** start GIVEN INFORMATION **

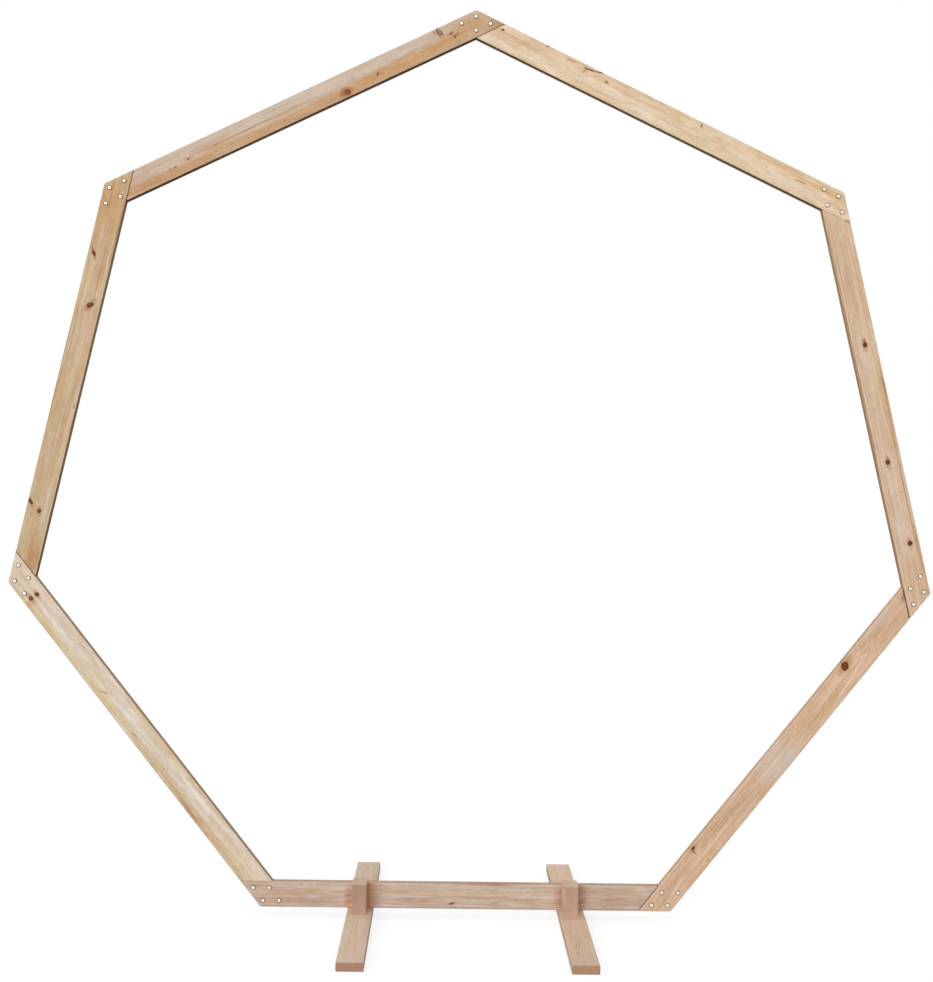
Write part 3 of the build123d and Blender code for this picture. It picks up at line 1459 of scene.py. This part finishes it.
def corner_screw_places(index):
    """The four screws at a corner of the ring, each the same inset from an edge of both boards."""
    to_back = Matrix.Rotation(-pi / 2, 4, "X")
    corner_turn = Matrix.Translation(ring_middle) @ Matrix.Rotation(-index * turn, 4, "Y")
    places = []
    for before in screw_insets:
        for after in screw_insets:
            across = (after - before) / (2 * sin(turn / 2))
            up = (2 * apothem - before - after) / (2 * cos(turn / 2))
            places.append(corner_turn @ Matrix.Translation((across, front_face, up)) @ to_back)
    return places


def block_screw_places(middle):
    """The two screws behind the bottom board, driven forwards into the block."""
    to_front = Matrix.Rotation(pi / 2, 4, "X")
    heights = [foot_thickness + inset for inset in screw_insets]
    return [Matrix.Translation((middle, back_face, height)) @ to_front for height in heights]


def foot_screw_places(middle):
    """The two screws under the foot, driven up into the block."""
    block_middle = front_face - block_depth / 2
    sides = [-foot_screw_spacing / 2, foot_screw_spacing / 2]
    return [Matrix.Translation((middle + side, block_middle, 0)) for side in sides]


def drive_screws():
    """All the screws of the arch."""
    corner_screw = round_head_screw("corner_screw", corner_screw_length)
    block_screw = round_head_screw("block_screw", block_screw_length)
    foot_screw = flat_head_screw("foot_screw", foot_screw_length)
    for index, corner in enumerate(corner_names):
        set_of_screws(corner, "round", corner_screw, corner_screw_places(index))
    for side, middle in block_middles.items():
        set_of_screws(side + "_block", "round", block_screw, block_screw_places(middle))
        set_of_screws(side + "_foot", "flat", foot_screw, foot_screw_places(middle))
    for pattern in (corner_screw, block_screw, foot_screw):
        bpy.data.objects.remove(pattern)


# The studio

def shown_rays(tree):
    """1 for what the camera sees, straight, mirrored or through glass, and 0 for soft light."""
    path = tree.nodes.new("ShaderNodeLightPath").outputs
    mirrored = maths("MAXIMUM", path["Is Glossy Ray"], path["Is Transmission Ray"])
    return maths("MAXIMUM", path["Is Camera Ray"], mirrored)


def lay_floor():
    """A plain floor that shows white and keeps a faint shadow, and throws little light up."""
    clear_selection()
    bpy.ops.mesh.primitive_plane_add(size=floor_size, location=(0, 0, -floor_drop))
    floor = bpy.context.object
    floor.name = "floor"
    material, tree, shader = new_material("plain_floor")
    shown = shown_rays(tree)
    pale = (floor_shown, floor_shown, floor_shown, 1.0)
    put(shader.inputs["Base Color"], mix_tones(shown, floor_unseen, pale))
    shader.inputs["Roughness"].default_value = 1.0
    shader.inputs["Specular IOR Level"].default_value = 0.0
    shader.inputs["Emission Color"].default_value = white
    put(shader.inputs["Emission Strength"], product(shown, floor_lift))
    floor.active_material = material


def hang_lamp(name, shines_from, strength, spread):
    """A far soft lamp."""
    lamp = bpy.data.lights.new(name, "SUN")
    lamp.energy = strength
    lamp.angle = spread
    holder = bpy.data.objects.new(name, lamp)
    holder.rotation_euler = shines_from.to_track_quat("Z", "Y").to_euler()
    bpy.context.scene.collection.objects.link(holder)


def light_room():
    """A plain room that shows white, and its two lamps."""
    world = bpy.data.worlds.new("pale_room")
    world.use_nodes = True
    bpy.context.scene.world = world
    tree = world.node_tree
    background = tree.nodes["Background"]
    background.inputs["Color"].default_value = white
    put(background.inputs["Strength"], swing(shown_rays(tree), room_light, room_shown))
    hang_lamp("soft_lamp", lamp_from, lamp_strength, lamp_spread)
    hang_lamp("back_lamp", back_lamp_from, back_lamp_strength, back_lamp_spread)


def set_camera():
    """The photograph's camera, facing the arch and held a little askew."""
    data = bpy.data.cameras.new("camera")
    data.lens = camera_lens
    data.sensor_width = camera_sensor
    data.shift_x, data.shift_y = camera_shift
    camera = bpy.data.objects.new("camera", data)
    camera.location = camera_place
    camera.rotation_euler = (pi / 2, camera_roll, 0)
    bpy.context.scene.collection.objects.link(camera)
    bpy.context.scene.camera = camera
    bpy.context.scene.view_settings.view_transform = "Standard"


pine_ground = pine_ground_group()
pine_knot = knot_group()
screw_dent_and_shade = dent_and_shade_group()
wood_stain_and_painted_light = stain_and_painted_light_group()
planed_pine = planed_pine_group()
screw_finish = [zinc_material(name, *finish) for name, finish in zinc_finishes.items()]

set_camera()
light_room()
lay_floor()
dress_boards()
dress_feet()
dress_blocks()
drive_screws()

** end GIVEN INFORMATION **

=== GIVEN PROBLEM ===
Reproduce the data shown above exactly.

=== ANSWER TO THE PROBLEM ===
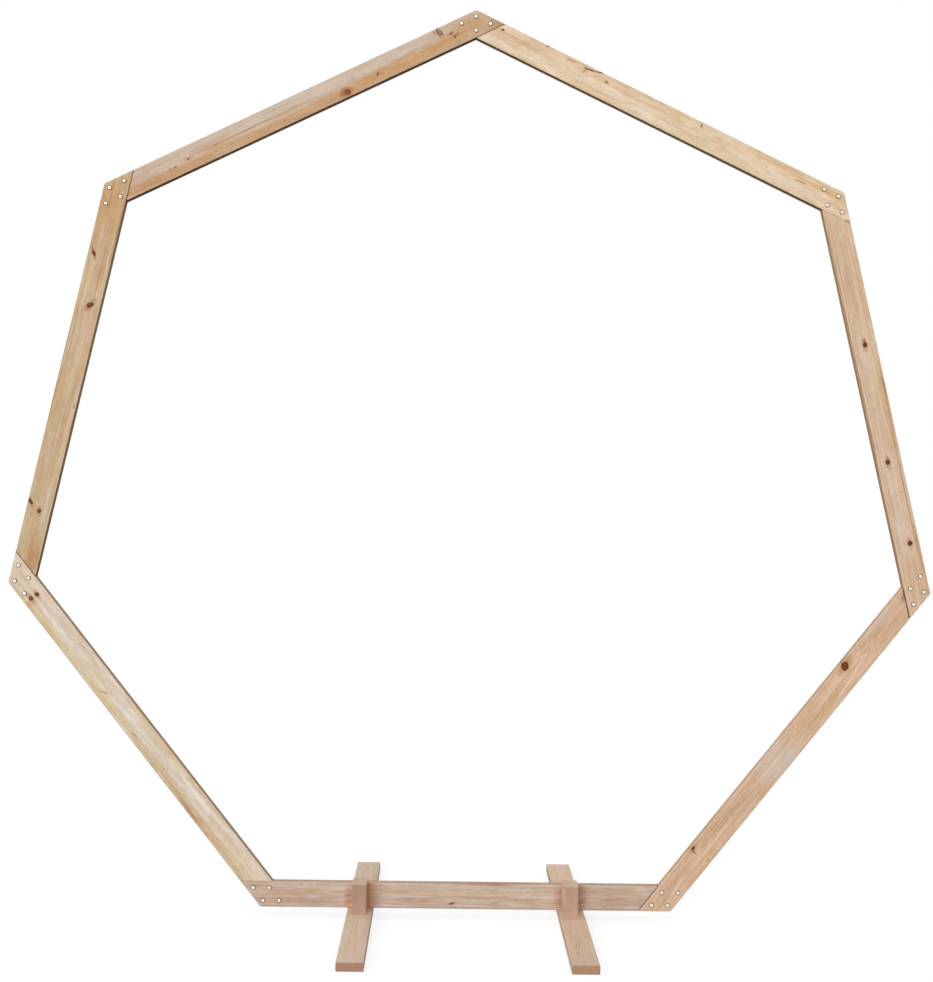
Write part 3 of the build123d and Blender code for this picture. It picks up at line 1459 of scene.py. This part finishes it.
def corner_screw_places(index):
    """The four screws at a corner of the ring, each the same inset from an edge of both boards."""
    to_back = Matrix.Rotation(-pi / 2, 4, "X")
    corner_turn = Matrix.Translation(ring_middle) @ Matrix.Rotation(-index * turn, 4, "Y")
    places = []
    for before in screw_insets:
        for after in screw_insets:
            across = (after - before) / (2 * sin(turn / 2))
            up = (2 * apothem - before - after) / (2 * cos(turn / 2))
            places.append(corner_turn @ Matrix.Translation((across, front_face, up)) @ to_back)
    return places


def block_screw_places(middle):
    """The two screws behind the bottom board, driven forwards into the block."""
    to_front = Matrix.Rotation(pi / 2, 4, "X")
    heights = [foot_thickness + inset for inset in screw_insets]
    return [Matrix.Translation((middle, back_face, height)) @ to_front for height in heights]


def foot_screw_places(middle):
    """The two screws under the foot, driven up into the block."""
    block_middle = front_face - block_depth / 2
    sides = [-foot_screw_spacing / 2, foot_screw_spacing / 2]
    return [Matrix.Translation((middle + side, block_middle, 0)) for side in sides]


def drive_screws():
    """All the screws of the arch."""
    corner_screw = round_head_screw("corner_screw", corner_screw_length)
    block_screw = round_head_screw("block_screw", block_screw_length)
    foot_screw = flat_head_screw("foot_screw", foot_screw_length)
    for index, corner in enumerate(corner_names):
        set_of_screws(corner, "round", corner_screw, corner_screw_places(index))
    for side, middle in block_middles.items():
        set_of_screws(side + "_block", "round", block_screw, block_screw_places(middle))
        set_of_screws(side + "_foot", "flat", foot_screw, foot_screw_places(middle))
    for pattern in (corner_screw, block_screw, foot_screw):
        bpy.data.objects.remove(pattern)


# The studio

def shown_rays(tree):
    """1 for what the camera sees, straight, mirrored or through glass, and 0 for soft light."""
    path = tree.nodes.new("ShaderNodeLightPath").outputs
    mirrored = maths("MAXIMUM", path["Is Glossy Ray"], path["Is Transmission Ray"])
    return maths("MAXIMUM", path["Is Camera Ray"], mirrored)


def lay_floor():
    """A plain floor that shows white and keeps a faint shadow, and throws little light up."""
    clear_selection()
    bpy.ops.mesh.primitive_plane_add(size=floor_size, location=(0, 0, -floor_drop))
    floor = bpy.context.object
    floor.name = "floor"
    material, tree, shader = new_material("plain_floor")
    shown = shown_rays(tree)
    pale = (floor_shown, floor_shown, floor_shown, 1.0)
    put(shader.inputs["Base Color"], mix_tones(shown, floor_unseen, pale))
    shader.inputs["Roughness"].default_value = 1.0
    shader.inputs["Specular IOR Level"].default_value = 0.0
    shader.inputs["Emission Color"].default_value = white
    put(shader.inputs["Emission Strength"], product(shown, floor_lift))
    floor.active_material = material


def hang_lamp(name, shines_from, strength, spread):
    """A far soft lamp."""
    lamp = bpy.data.lights.new(name, "SUN")
    lamp.energy = strength
    lamp.angle = spread
    holder = bpy.data.objects.new(name, lamp)
    holder.rotation_euler = shines_from.to_track_quat("Z", "Y").to_euler()
    bpy.context.scene.collection.objects.link(holder)


def light_room():
    """A plain room that shows white, and its two lamps."""
    world = bpy.data.worlds.new("pale_room")
    world.use_nodes = True
    bpy.context.scene.world = world
    tree = world.node_tree
    background = tree.nodes["Background"]
    background.inputs["Color"].default_value = white
    put(background.inputs["Strength"], swing(shown_rays(tree), room_light, room_shown))
    hang_lamp("soft_lamp", lamp_from, lamp_strength, lamp_spread)
    hang_lamp("back_lamp", back_lamp_from, back_lamp_strength, back_lamp_spread)


def set_camera():
    """The photograph's camera, facing the arch and held a little askew."""
    data = bpy.data.cameras.new("camera")
    data.lens = camera_lens
    data.sensor_width = camera_sensor
    data.shift_x, data.shift_y = camera_shift
    camera = bpy.data.objects.new("camera", data)
    camera.location = camera_place
    camera.rotation_euler = (pi / 2, camera_roll, 0)
    bpy.context.scene.collection.objects.link(camera)
    bpy.context.scene.camera = camera
    bpy.context.scene.view_settings.view_transform = "Standard"


pine_ground = pine_ground_group()
pine_knot = knot_group()
screw_dent_and_shade = dent_and_shade_group()
wood_stain_and_painted_light = stain_and_painted_light_group()
planed_pine = planed_pine_group()
screw_finish = [zinc_material(name, *finish) for name, finish in zinc_finishes.items()]

set_camera()
light_room()
lay_floor()
dress_boards()
dress_feet()
dress_blocks()
drive_screws()